Libro consigliato, per saperne di più e non restare indifferenti perchè "Quando nessuno parla... quando nessuno guarda... succedono massacri".
Impegno politico, onestà intellettuale, ironia, utilizzo del proprio ruolo e del proprio talento per dare visibilità ai dimenticati. Davvero, ma che gli vuoi dire a Zerocalcare?
"questa è la storia di una resistenza infinita; si può provare a fotografarne alcuni momenti, a raccontarne le vittorie o le sconfitte, ma mai a metterci la parola fine" Zerocalcare dalla post fazione. Con questo libro l'autore cerca di catturare la volontà di rivalsa di un popolo così distante e di cui si sa poco. Questo libro ne è una fotografia, testimonia un attimo della lunga storia di una dolorosissima rivalsa che non è ancora finita, perchè dimenticata e inascoltata. Lo stile di Zerocalcare è sempre lo stesso, unisce la risata al pianto eppure questo libro mi ha lasciato un senso di inquietudine e smarrimento, penso voluto. Cosa ha da dire di me (di noi) la storia di un popolo lontanissimo, sopravvissuto a un genocidio, che combatte con i denti per ricavarsi quel pezzetto di mondo in cui vivere in pace, con coesione tra tutti, uomini e donne e altri popoli? Alla fine non sono le nostre stesse battaglie? Dobbiamo percorrere migliaia di chilometri di distanza per ricordarci che non sono scontate e dobbiamo continuare a sostenerle? E soprattutto perchè dimentichiamo che le nostre decisioni politiche hanno un impatto su ciascuno, che hanno delle conseguenze e le spese di queste scelte le pagano sempre i più soli, lontani e inascoltati. Non so come finirà questa resistenza, la storia mi insegna che sarà ancora lunga e le sue sorti non dipendono da me singola, forse è il sentimento sinistro per cui è già successo, può ricapitare e nessuno fa niente che mi lascia l'amaro in bocca.
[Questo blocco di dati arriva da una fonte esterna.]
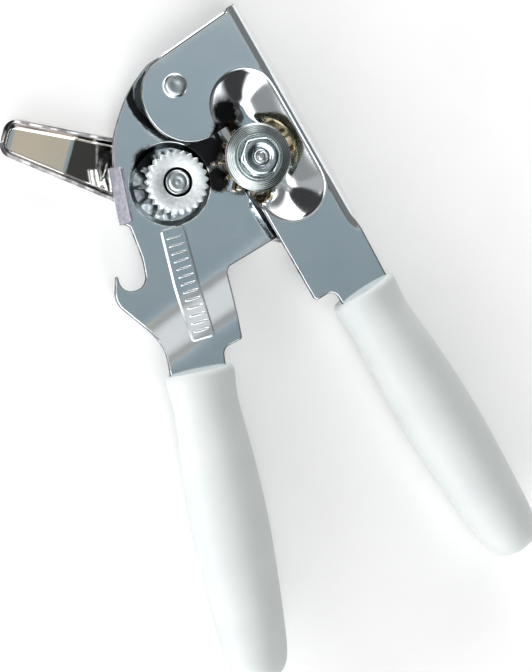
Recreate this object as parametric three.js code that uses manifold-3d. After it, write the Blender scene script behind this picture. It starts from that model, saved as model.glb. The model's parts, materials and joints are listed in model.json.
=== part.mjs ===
// Manual can opener: two pressed-steel handles riveted together, a geared cutter and a butterfly key.
// Millimetres, +Z up. The opener lies on its back: its plates are parallel to XY, its head points to +Y
// and the cutter faces +Z. While it is built, the handle rivet is on the Z axis and the lower plate's
// front face is z = 0. The finished group is shifted so that its box stands on the origin.
import * as THREE from 'three';
import { mergeVertices } from 'three/addons/utils/BufferGeometryUtils.js';
import Module from 'manifold-3d';

const wasm = await Module();
wasm.setup();

// ---- driving dimensions ----
const SHEET = 1.2;                  // thickness of both plates and of the key
const SLIVER = 0.005;               // edges left by a cut that are shorter than this are closed up
const STACK_GAP = 0.1;              // between faces stacked on one axis
const RUN_GAP = 0.15;               // radial, between a shaft and what turns on it
const LOWER_TILT = 12;              // degrees, each handle's own -Y away from the row's -Y, towards +X
const UPPER_TILT = 31;
const UPPER_FRONT = 6.2;            // height of the upper plate's front face
const GRIP_HEIGHT = 3.2;            // height of both grips' axes

const PIVOT_R = 2.6;                // handle rivet
const PIVOT_HEAD_R = 3.4;
const SPACER_R = 5;

const FEED_RADIUS = 26.2;           // rivet to drive shaft
const FEED_BEARING = -89.6;         // degrees from +X
const CUTTER_RADIUS = 29.5;         // rivet to cutter stud
const CUTTER_BEARING = -40.2;

const TEETH = 12;                   // both gears
const MODULE = 1.37;
const GEAR_TIP_R = 9.35;
const GEAR_ROOT_R = 6.7;
const TOOTH_SHARE = 0.34;           // of the pitch, at the pitch circle; the rest is backlash
const GEAR_BACK = 1.5;
const GEAR_FRONT = 4.5;

const SHAFT_R = 3;
const FEED_TEETH = 25;
const FEED_TIP_R = 8.9;
const FEED_ROOT_R = 7.8;
const FEED_FRONT = 9.05;
const FEED_BACK = 6;

const STUD_R = 2.6;
const STUD_THREAD_R = 2;
const SLEEVE_WALL = 0.7;            // of the sleeve that the cutter turns on
const CUTTER_R = 9.3;
const CUTTER_BACK = 9.2;            // the cutting edge lies in this plane, just in front of the feed wheel
const CUTTER_THICK = 0.8;
const NUT_FLATS = 10;
const NUT_THICK = 1.7;
const WASHER_R = 6.3;
const WASHER_THICK = 0.4;

const DISH_R = 11.2;                // dish of the lower plate round the drive shaft
const DISH_DEPTH = 1.6;
const BUSHING_BACK = -DISH_DEPTH - SHEET - 0.4;

const POCKET_X = 14.6;              // drawn pocket of the upper plate, in the upper handle's frame
const POCKET_TOP = -14.3;
const POCKET_END = -39.2;
const POCKET_R = 8.6;
const POCKET_FLOOR = 1.4;           // front of the pocket's floor
const POCKET_SHEET = 1;

const KEY_REACH = 47.5;             // butterfly key, hub to tip
const KEY_BEARING = 164.5;
const KEY_RIM = -3.6;
const KEY_BACK = -8.2;
const COLLAR_R = 5.6;               // collar and spring washer between the key and the lower plate

const GRIP_LENGTH = 87;
const GRIP_FLATNESS = 0.93;         // depth over width of the grip's section
const TANG_LENGTH = 52;
const SLOT_GAP = 0.35;

const rad = THREE.MathUtils.degToRad;

// ---- materials ----
const plateSteel = steel(0x98a4aa, 0.22);
const keyChrome = steel(0xc9c6bd, 0.12);
const zinc = steel(0xdfe9ea, 0.5);
const bronzeZinc = steel(0xa8905f, 0.35);
const groundSteel = steel(0xa3b0b5, 0.25);
const darkSteel = steel(0x6f777b, 0.4);
const whitePlastic = new THREE.MeshStandardMaterial({ color: 0xe2e6e6, roughness: 0.55, metalness: 0 });

function steel(color, roughness) {
  return new THREE.MeshStandardMaterial({ color, roughness, metalness: 1 });
}

// ---- geometry helpers ----

// Signed volume: negative where a closed mesh is inside out.
function volumeOf(geometry) {
  const position = geometry.getAttribute('position');
  const index = geometry.getIndex().array;
  const [a, b, c] = [new THREE.Vector3(), new THREE.Vector3(), new THREE.Vector3()];
  let sum = 0;
  for (let i = 0; i < index.length; i += 3) {
    a.fromBufferAttribute(position, index[i]);
    b.fromBufferAttribute(position, index[i + 1]);
    c.fromBufferAttribute(position, index[i + 2]);
    sum += a.dot(b.cross(c)) / 6;
  }
  return sum;
}

// A closed geometry as a solid that can be joined and cut.
function solid(geometry) {
  const bare = geometry.clone();
  bare.deleteAttribute('normal');
  bare.deleteAttribute('uv');
  const merged = mergeVertices(bare, 1e-4);
  const triVerts = Uint32Array.from(merged.getIndex().array);
  if (volumeOf(merged) < 0) triVerts.reverse();
  const vertProperties = Float32Array.from(merged.getAttribute('position').array);
  return new wasm.Manifold(new wasm.Mesh({ numProp: 3, vertProperties, triVerts }));
}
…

No sleep till Shengal segue, a 7 anni di distanza, Kobane calling (a tutti i George Pig in ascolto, non serve aver letto la graphic novel del 2016. Whatsoever, se non lo avete fatto recuperatela ad ogni costo). Un'opera definita da Zerocalcare, con malcelata autoironia, graphic journalism, quasi a non voler istituzionalizzare e conferire spessore al "semplice fumetto". E nonostante la forza principale dell'autore romano risieda ancora una volta nell'apparente (lo sottolineo nuovamente: apparente) spensieratezza con cui vengono trattati temi come guerra, resistenza, oppressione e morte, No sleep till Shengal è l'ennesimo esempio di un'opera autorevole, impegnata, necessaria.
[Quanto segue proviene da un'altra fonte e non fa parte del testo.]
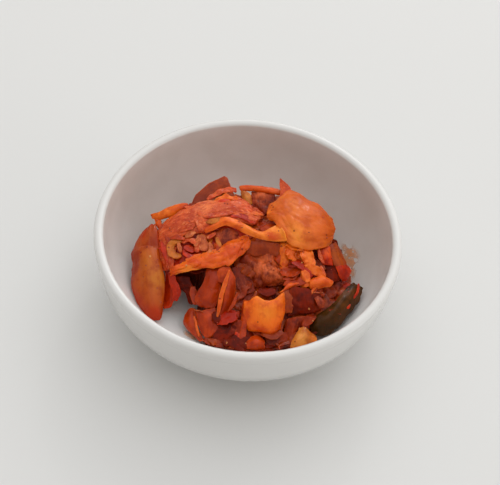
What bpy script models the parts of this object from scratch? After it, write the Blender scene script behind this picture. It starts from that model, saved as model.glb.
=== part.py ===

5 stelle meritatissime per Zerocalcare in questa graphic novel densa di tematiche importanti ma esposte con il suo classico stile ironico, capace di sdrammatizzare e alleggerire la lettura. Rispetto a Kobane Calling, la sensazione é che venga raccontato meno, ma credo che ciò dipenda da come i due viaggi si sono svolti e da quante informazioni si siano potute raccogliere in uno e nell'altro. Messaggio forte e chiaro e molto piacevole da leggere, consigliata!
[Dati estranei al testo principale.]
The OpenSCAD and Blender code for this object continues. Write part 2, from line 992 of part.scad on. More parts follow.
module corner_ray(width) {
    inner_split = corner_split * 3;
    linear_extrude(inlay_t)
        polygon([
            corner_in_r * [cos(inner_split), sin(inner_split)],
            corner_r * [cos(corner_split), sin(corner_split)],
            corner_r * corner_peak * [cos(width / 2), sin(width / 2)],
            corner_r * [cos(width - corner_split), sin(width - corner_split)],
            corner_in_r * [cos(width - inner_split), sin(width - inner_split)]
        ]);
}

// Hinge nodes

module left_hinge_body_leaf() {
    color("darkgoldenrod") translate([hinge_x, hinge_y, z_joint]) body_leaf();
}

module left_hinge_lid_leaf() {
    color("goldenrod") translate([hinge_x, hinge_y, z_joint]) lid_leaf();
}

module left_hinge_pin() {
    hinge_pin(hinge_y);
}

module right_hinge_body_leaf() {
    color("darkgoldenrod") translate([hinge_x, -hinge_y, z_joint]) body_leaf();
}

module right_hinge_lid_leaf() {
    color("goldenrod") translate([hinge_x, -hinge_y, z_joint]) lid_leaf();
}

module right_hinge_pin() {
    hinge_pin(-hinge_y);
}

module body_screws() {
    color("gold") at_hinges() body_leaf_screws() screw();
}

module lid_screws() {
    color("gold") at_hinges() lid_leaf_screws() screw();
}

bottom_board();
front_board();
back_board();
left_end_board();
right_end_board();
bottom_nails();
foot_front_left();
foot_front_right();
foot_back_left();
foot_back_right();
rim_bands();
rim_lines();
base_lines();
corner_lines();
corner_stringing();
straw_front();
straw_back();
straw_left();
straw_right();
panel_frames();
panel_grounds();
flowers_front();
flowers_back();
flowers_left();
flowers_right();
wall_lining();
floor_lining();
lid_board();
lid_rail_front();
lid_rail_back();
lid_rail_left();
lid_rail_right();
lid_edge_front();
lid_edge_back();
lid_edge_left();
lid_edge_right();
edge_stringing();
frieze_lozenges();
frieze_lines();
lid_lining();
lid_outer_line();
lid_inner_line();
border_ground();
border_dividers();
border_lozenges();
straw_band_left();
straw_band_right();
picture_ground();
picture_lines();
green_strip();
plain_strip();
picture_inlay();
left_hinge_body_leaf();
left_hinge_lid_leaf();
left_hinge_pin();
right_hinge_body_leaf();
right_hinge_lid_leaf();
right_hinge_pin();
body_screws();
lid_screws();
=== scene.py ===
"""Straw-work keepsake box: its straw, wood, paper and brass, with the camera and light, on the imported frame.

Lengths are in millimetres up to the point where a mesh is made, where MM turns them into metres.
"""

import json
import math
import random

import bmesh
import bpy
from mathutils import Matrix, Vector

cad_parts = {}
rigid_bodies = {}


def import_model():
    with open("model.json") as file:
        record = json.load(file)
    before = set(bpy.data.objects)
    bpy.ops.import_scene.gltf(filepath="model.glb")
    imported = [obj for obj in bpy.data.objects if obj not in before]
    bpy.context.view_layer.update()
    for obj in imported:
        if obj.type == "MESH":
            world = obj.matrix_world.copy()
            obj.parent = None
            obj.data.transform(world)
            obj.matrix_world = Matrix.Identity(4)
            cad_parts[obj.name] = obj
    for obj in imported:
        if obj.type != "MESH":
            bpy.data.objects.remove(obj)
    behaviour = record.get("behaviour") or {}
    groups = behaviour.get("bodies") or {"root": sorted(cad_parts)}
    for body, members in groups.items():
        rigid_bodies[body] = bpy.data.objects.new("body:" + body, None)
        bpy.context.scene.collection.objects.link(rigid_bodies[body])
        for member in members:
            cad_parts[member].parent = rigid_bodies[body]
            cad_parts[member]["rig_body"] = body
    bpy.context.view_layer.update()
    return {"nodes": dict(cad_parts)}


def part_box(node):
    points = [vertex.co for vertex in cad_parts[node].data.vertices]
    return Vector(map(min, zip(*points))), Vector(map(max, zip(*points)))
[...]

Zerocalcare è una garanzia. Garantito allo stesso modo il magone che ti lascia ogni sua opera. Un magone che però ti è utile, soprattutto per informarti e agire per questioni come la causa curda e degli ezidi. Tutto è reso unico dallo spirito un po’ “caciarone” che lo permette di essere più umano e in un certo senso anche diretto. Che roba.